Per riunire le due parti illusoriamente separate dobbiamo camminare sul filo del rasoio. Cosa vuol dire?
Per prima cosa, dobbiamo sapere di essere irritati. Molti non lo sanno neppure. Quindi, passo numero uno: consapevolezza dell’irritazione nascente. In zazen, quando cominciamo a conoscere la nostra mente e le nostre reazioni, acquistiamo la consapevolezza: “Sì, sono irritato”.
La pratica vuol dire comprendere il filo del rasoio e lavorarci su. Viviamo nell’illusione della separazione, che noi stessi abbiamo creato. Se ci sentiamo minacciati, se un aspetto della vita non ci piace, si avvia la preoccupazione e l’esame delle possibili soluzioni per cavarcela. È la reazione comune. Non abbiamo intenzione di essere con la vita così com’è perché può esserci sofferenza, che è inaccettabile. Da una malattia grave alla più insignificante contrarietà, non siamo disposti ad accettare. Non vogliamo sopportare, non vogliamo essere la sofferenza, se ci si offre anche una minima via di scampo. Vogliamo risolvere il problema, superarlo, eliminarlo. È qui che dobbiamo comprendere la pratica di camminare sul filo del rasoio, ogni volta che iniziamo a sentirci irritati, arrabbiati, risentiti o scontenti.
Ma il primo passo non ci porta ancora sul filo del rasoio. Siamo ancora divisi, ma almeno lo sappiamo. Come rimettere insieme le due parti? Camminare sul filo del rasoio significa appunto essere di nuovo ciò che intrinsecamente siamo: vedere, toccare, udire, odorare. Significa sperimentare qualunque espressione della vita, in questo preciso momento. Siamo irritati, e facciamo esperienza dell’irritazione. Abbiamo paura, e facciamo esperienza della paura. Siamo competitivi, e facciamo esperienza della competitività. Nella pratica, l’esperienza è fisica; non si occupa delle costruzioni mentali sovrapposte all’esperienza.
Fare esperienza non verbale, cioè essere il momento presente: ecco il filo del rasoio. Lì, sul filo, si riuniscono le due strazianti metà. La riunificazione forse non è la felicità, ma ci dà gioia. Capire il filo del rasoio, anzi, camminarci, è la pratica dello Zen. La sua difficoltà nasce dal fatto che non siamo disposti a farlo. Al contrario, siamo dispostissimi a scappare.

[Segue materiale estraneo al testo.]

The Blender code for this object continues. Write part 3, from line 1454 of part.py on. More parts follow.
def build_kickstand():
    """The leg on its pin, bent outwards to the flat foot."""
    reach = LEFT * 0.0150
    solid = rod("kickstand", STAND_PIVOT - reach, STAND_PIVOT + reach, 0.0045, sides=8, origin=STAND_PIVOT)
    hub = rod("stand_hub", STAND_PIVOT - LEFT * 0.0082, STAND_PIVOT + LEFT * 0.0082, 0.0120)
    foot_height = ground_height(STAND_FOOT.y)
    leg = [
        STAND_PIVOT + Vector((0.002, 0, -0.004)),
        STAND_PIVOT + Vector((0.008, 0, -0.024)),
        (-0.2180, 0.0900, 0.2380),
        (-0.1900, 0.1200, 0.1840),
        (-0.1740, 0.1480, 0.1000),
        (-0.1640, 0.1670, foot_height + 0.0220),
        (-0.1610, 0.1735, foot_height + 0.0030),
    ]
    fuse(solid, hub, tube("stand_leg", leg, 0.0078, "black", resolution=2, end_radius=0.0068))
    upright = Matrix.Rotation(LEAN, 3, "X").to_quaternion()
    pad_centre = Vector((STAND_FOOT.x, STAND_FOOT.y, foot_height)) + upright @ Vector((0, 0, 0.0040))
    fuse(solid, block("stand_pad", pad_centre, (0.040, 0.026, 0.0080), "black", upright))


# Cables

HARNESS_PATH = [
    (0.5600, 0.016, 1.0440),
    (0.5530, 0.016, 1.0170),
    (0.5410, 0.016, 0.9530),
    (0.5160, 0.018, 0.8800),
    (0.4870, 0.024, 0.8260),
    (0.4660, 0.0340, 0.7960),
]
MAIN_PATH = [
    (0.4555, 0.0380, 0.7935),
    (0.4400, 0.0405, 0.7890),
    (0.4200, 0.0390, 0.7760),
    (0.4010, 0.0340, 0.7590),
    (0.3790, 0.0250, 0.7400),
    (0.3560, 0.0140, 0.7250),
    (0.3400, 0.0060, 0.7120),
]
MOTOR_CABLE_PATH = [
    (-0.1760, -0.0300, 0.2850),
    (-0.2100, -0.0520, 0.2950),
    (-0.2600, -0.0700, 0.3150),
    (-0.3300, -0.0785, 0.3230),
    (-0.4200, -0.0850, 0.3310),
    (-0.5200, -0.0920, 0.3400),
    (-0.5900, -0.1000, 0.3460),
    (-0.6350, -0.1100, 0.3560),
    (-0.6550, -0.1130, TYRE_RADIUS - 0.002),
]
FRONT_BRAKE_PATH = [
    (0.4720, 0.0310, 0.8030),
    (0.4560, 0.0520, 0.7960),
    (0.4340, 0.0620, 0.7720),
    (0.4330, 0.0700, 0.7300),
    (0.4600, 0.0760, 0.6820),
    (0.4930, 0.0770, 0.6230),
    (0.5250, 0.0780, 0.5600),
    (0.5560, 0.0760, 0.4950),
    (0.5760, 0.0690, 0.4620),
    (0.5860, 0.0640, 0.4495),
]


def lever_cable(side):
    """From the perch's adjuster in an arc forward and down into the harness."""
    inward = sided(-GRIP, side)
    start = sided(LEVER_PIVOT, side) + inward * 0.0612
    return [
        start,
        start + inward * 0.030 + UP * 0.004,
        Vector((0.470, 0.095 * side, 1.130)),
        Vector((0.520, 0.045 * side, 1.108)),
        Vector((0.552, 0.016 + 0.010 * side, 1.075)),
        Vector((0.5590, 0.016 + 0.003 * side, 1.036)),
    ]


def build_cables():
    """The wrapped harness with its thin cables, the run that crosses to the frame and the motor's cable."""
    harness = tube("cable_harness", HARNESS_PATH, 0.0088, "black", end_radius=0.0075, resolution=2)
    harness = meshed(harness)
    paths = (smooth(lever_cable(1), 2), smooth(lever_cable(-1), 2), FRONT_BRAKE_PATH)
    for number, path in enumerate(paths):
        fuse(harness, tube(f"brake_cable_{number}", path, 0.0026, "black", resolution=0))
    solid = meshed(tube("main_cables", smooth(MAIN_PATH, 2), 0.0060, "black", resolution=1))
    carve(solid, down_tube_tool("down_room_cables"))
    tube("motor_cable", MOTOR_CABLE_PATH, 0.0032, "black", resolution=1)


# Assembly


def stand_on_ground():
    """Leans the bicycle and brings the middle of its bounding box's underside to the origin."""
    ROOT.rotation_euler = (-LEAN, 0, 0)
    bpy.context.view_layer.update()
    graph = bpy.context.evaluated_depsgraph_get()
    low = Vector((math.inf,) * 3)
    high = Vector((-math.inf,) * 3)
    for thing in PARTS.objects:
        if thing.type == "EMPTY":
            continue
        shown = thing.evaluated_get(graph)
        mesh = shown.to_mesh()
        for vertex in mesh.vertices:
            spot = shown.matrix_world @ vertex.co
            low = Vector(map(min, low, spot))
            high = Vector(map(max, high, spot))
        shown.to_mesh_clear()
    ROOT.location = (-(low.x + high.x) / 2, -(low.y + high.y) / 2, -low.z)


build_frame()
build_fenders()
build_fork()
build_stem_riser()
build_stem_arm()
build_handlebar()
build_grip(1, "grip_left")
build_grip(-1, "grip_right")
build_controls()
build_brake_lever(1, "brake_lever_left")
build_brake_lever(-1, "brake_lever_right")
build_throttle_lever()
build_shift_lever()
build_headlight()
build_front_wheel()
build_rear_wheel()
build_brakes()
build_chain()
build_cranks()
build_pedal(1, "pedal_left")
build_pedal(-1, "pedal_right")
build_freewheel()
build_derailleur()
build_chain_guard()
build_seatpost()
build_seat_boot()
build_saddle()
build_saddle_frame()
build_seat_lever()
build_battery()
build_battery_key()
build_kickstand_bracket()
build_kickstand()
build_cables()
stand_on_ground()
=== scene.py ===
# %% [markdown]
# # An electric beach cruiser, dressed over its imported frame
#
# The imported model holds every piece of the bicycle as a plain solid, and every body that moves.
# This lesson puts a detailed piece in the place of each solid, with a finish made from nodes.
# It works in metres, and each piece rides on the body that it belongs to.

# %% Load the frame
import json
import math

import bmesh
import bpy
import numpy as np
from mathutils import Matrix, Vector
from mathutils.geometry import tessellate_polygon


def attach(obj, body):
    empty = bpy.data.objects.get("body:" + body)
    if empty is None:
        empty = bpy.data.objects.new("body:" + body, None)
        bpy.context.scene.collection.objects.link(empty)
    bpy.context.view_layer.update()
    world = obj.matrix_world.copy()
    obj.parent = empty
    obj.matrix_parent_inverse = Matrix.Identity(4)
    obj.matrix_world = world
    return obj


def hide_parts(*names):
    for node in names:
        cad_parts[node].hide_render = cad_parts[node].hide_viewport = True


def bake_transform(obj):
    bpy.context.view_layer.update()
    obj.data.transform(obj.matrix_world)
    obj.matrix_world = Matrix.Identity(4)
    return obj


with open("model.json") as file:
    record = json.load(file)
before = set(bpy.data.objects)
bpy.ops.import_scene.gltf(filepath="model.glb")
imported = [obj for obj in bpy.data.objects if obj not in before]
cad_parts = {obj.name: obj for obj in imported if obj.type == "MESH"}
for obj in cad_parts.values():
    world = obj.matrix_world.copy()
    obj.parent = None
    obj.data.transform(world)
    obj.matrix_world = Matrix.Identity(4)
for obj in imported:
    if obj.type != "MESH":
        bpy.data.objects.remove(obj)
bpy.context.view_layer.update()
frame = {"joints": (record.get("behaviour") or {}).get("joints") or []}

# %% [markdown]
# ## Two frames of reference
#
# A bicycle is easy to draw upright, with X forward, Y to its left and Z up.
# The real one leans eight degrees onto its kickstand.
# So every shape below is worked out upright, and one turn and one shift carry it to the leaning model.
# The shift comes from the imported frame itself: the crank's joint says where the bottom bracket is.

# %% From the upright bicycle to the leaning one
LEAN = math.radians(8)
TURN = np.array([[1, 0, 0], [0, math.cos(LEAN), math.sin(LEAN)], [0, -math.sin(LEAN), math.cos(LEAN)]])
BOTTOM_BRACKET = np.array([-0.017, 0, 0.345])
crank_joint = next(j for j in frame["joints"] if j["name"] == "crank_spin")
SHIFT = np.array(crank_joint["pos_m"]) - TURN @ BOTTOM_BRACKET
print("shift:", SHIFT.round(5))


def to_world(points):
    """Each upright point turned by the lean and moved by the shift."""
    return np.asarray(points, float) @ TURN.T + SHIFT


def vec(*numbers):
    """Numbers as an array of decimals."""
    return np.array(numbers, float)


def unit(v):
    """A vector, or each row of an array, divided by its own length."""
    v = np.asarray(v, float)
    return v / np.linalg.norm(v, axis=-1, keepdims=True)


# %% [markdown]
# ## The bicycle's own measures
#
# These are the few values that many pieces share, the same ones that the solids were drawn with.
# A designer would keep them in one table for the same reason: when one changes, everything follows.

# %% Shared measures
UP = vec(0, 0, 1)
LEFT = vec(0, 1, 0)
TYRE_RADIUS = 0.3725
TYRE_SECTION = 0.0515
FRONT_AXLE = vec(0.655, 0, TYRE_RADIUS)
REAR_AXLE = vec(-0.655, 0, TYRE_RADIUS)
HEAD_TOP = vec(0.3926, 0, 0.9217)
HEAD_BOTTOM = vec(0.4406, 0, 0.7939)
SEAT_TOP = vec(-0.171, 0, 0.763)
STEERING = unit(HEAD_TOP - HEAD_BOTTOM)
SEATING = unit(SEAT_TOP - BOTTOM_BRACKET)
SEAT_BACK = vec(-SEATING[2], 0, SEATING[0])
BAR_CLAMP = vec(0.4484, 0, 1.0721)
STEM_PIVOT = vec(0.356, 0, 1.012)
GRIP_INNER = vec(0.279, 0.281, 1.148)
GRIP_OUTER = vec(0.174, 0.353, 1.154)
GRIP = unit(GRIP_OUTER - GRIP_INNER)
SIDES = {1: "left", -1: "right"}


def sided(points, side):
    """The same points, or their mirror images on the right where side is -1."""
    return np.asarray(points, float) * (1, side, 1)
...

Se mi sento offesa, voglio aderire ai pensieri che alimento sull’offesa; voglio aumentare la mia separazione; mi compiaccio di cuocermi in focose idee di lesa maestà. Ma le idee, i pensieri sono una barriera che erigo per non sentire il dolore. Più la mia pratica si affina e più rapidamente mi rendo conto del trucco, ritornando alla nuda esperienza del dolore, il filo del rasoio. Dove, un tempo, sarei rimasta amareggiata per due anni, ora la ferita mi brucia per due mesi, due settimane, due minuti. Una buona pratica mi consente di fare l’esperienza del dolore alla sua comparsa, di salire immediatamente sul filo del rasoio.
Lo stato illuminato consiste nel camminare sempre sul filo del rasoio. Forse non sempre, ma nella maggior parte delle situazioni. Ed è una gioia.